Né pour célébrer la diversité des territoires, le Festival International de Géographie
(FIG) s’impose désormais comme un lieu de réflexion sur les mutations du monde. Si
la cartographie et la géopolitique y conservent toute leur place, l’économie, comme
chaque année, elle s’y invite en catimini.
Car le FIG, par la force des thèmes qu’il explore — mondialisation, ressources,
mobilités, énergie — glisse peu à peu vers une approche géoéconomique. Les
géographes dialoguent désormais avec urbanistes, sociologues et parfois
économistes autour d’une même question : comment comprendre l’espace si l’on
ignore les dynamiques financières et productives qui le façonnent ?

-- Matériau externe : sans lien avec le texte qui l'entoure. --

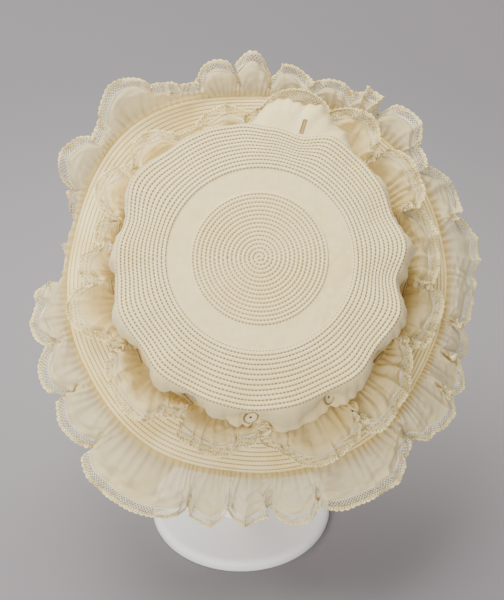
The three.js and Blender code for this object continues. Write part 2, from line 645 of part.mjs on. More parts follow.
// The stem rises from the foot and is cut on the slant to meet the pad's underside.
function makeStem(hatPlace) {
  const start = FOOT_THICKNESS + SEAM_GAP;
  const flareHeight = 26;
  const tall = HAT_HEIGHT + TIP_HEIGHT;
  const profile = [
    [0, start],
    [STEM_FLARE, start],
    [STEM_RADIUS + 2, start + flareHeight / 2],
    [STEM_RADIUS, start + flareHeight],
    [STEM_RADIUS, tall],
    [0, tall],
  ];
  const block = new THREE.BoxGeometry(4 * TIP_RADIUS, 4 * TIP_RADIUS, tall);
  block.translate(0, 0, padBottom - SEAM_GAP + tall / 2);
  const stem = toSolid(lathe(profile, 20)).subtract(toSolid(block, hatPlace));
  return piece('stand_stem', fromSolid(stem), whitePaint);
}

const hat = new THREE.Group();
hat.add(makeCrown(), makeBand(), makeBrim(), makePad());
for (let i = 0; i < CROWN_FOLDS.length; i++) hat.add(makeButton(i));
hat.add(...makeRuffle('upper_ruffle', upperRuffle, UPPER_LACE));
hat.add(...makeRuffle('outer_ruffle', outerRuffle, OUTER_LACE));
hat.position.set(HAT_SHIFT, HAT_SET_BACK, HAT_HEIGHT);
hat.rotation.x = rad(STAND_TILT);
hat.updateMatrix();

const part = new THREE.Group();
part.add(hat, makeFoot(), makeStem(hat.matrix));

export default part;
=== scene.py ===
import math

import bpy
import numpy as np
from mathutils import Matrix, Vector


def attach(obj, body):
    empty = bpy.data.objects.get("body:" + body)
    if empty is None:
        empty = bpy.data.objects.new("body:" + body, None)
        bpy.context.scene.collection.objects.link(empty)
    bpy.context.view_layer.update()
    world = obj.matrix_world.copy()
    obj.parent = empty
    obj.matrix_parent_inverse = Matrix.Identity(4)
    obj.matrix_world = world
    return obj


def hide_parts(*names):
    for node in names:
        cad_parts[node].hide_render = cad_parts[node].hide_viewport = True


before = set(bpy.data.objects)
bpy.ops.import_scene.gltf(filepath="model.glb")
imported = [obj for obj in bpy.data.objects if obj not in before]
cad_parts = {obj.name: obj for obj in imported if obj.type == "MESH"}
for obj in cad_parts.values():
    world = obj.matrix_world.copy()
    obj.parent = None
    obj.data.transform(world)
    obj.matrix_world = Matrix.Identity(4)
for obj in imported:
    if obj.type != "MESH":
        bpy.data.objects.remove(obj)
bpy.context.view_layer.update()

# The studio
# A pale grey paper floor under one large soft light from above and to the left, and a weaker one low
# in front. The camera looks down at the hat's tip through a long lens.

CAMERA_ELEVATION = math.radians(37)
CAMERA_DISTANCE = 1.3
FRAME_HEIGHT_AT_TARGET = 0.381  # metres that the picture's height spans at the target
TARGET = Vector((0.0075, 0.0, 0.181))
BACK = Vector((0, -math.cos(CAMERA_ELEVATION), math.sin(CAMERA_ELEVATION)))

lens = bpy.data.cameras.new("studio_camera")
lens.sensor_fit = "VERTICAL"
lens.lens = lens.sensor_height * CAMERA_DISTANCE / FRAME_HEIGHT_AT_TARGET
lens.clip_end = 20
camera = bpy.data.objects.new("studio_camera", lens)
camera.location = TARGET + BACK * CAMERA_DISTANCE
camera.rotation_euler = BACK.to_track_quat("Z", "Y").to_euler()
bpy.context.scene.collection.objects.link(camera)
bpy.context.scene.camera = camera


def soft_light(name, place, size, power, colour):
    """A square area light at a place in metres that faces the hat."""
    data = bpy.data.lights.new(name, "AREA")
    data.size, data.energy, data.color = size, power, colour
    light = bpy.data.objects.new(name, data)
    light.location = place
    light.rotation_euler = (Vector(place) - TARGET).to_track_quat("Z", "Y").to_euler()
    bpy.context.scene.collection.objects.link(light)


AIR_STRENGTH = 0.62
soft_light("key_light", (-0.45, 0.3, 1.75), 1.5, 58, (1.0, 0.985, 0.955))
soft_light("fill_light", (-0.5, -1.5, 0.55), 1.0, 26, (0.99, 0.98, 1.0))
air = bpy.data.worlds.new("studio_air")
air.use_nodes = True
air.node_tree.nodes["Background"].inputs["Color"].default_value = (1.0, 0.99, 0.98, 1)
air.node_tree.nodes["Background"].inputs["Strength"].default_value = AIR_STRENGTH
bpy.context.scene.world = air


class Wire:
    """A shader socket that + - * / and ** work on, each adding a Math node. node adds any other."""

    def __init__(self, tree, socket):
        self.tree, self.socket = tree, socket

    def node(self, kind, settings=None, inputs=None, output=0):
        """Adds a node: its settings first, such as an operation, then its sockets' values or links."""
        made = self.tree.nodes.new(kind)
        for name, value in (settings or {}).items():
            setattr(made, name, value)
        for name, value in (inputs or {}).items():
            if isinstance(value, Wire):
                self.tree.links.new(value.socket, made.inputs[name])
            else:
                made.inputs[name].default_value = value
        return Wire(self.tree, made.outputs[output])

    def math(self, operation, *others):
        """Adds a Math node on this socket and up to two more values or wires."""
        inputs = dict(enumerate((self, *others)))
        return self.node("ShaderNodeMath", {"operation": operation}, inputs)

    def __add__(self, other):
        return self.math("ADD", other)

    def __sub__(self, other):
        return self.math("SUBTRACT", other)

    def __rsub__(self, other):
        return (self * -1).math("ADD", other)

    def __mul__(self, other):
        return self.math("MULTIPLY", other)

    def __truediv__(self, other):
        return self.math("DIVIDE", other)

    def __pow__(self, other):
        return self.math("POWER", other)

    __radd__, __rmul__ = __add__, __mul__

    def sine(self):
        return self.math("SINE")

    def step(self, low, high):
        """0 below low and 1 above high, eased between them."""
        settings = {"interpolation_type": "SMOOTHSTEP"}
        inputs = {"Value": self, "From Min": low, "From Max": high}
        return self.node("ShaderNodeMapRange", settings, inputs)

    def blend(self, first, second):
        """The colour first where this mask is 0 and second where it is 1."""
        colours = [value if isinstance(value, Wire) else (*value, 1) for value in (first, second)]
        inputs = {0: self, 6: colours[0], 7: colours[1]}
        return self.node("ShaderNodeMix", {"data_type": "RGBA"}, inputs, output=2)

    def noise(self, scale, detail=2.0):
        """Cloudy noise from 0 to 1 on this vector, with scale features to a unit."""
        return self.node("ShaderNodeTexNoise", None, {"Vector": self, "Scale": scale, "Detail": detail})

    def axes(self):
        """The three numbers of this vector."""
        split = self.tree.nodes.new("ShaderNodeSeparateXYZ")
        self.tree.links.new(self.socket, split.inputs[0])
        return [Wire(self.tree, out) for out in split.outputs]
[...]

Cette évolution interroge : la géographie, discipline des territoires, ne devient-elle pas
le prolongement naturel de l’économie, science des échanges ? À l’heure où les
chiffres traduisent les flux de marchandises, de capitaux et de main-d’œuvre, il paraît
logique que la réflexion spatiale s’appuie sur les outils économiques. Mais cette
proximité révèle aussi une tension. L’économie, trop souvent réduite à des modèles
abstraits "ceteris paribus", peine parfois à revendiquer sa place dans les débats
publics. C’est pourtant l’une des rares disciplines où l’on apprend à rédiger et à
compter, à concilier rigueur de l’analyse et clarté du discours. Attaquée de toutes
parts par les mathématiques, le droit ou les sciences politiques, elle mérite de
retrouver au FIG un espace d’expression et de légitimité. Le Festival, en ouvrant plus
largement ses tables rondes à la pensée économique, contribuerait ainsi à réconcilier
deux sciences voisines : celle des lieux et celle des valeurs. Entre la carte et le bilan,
il existe sans doute un territoire commun à redécouvrir et à ne pas exclure.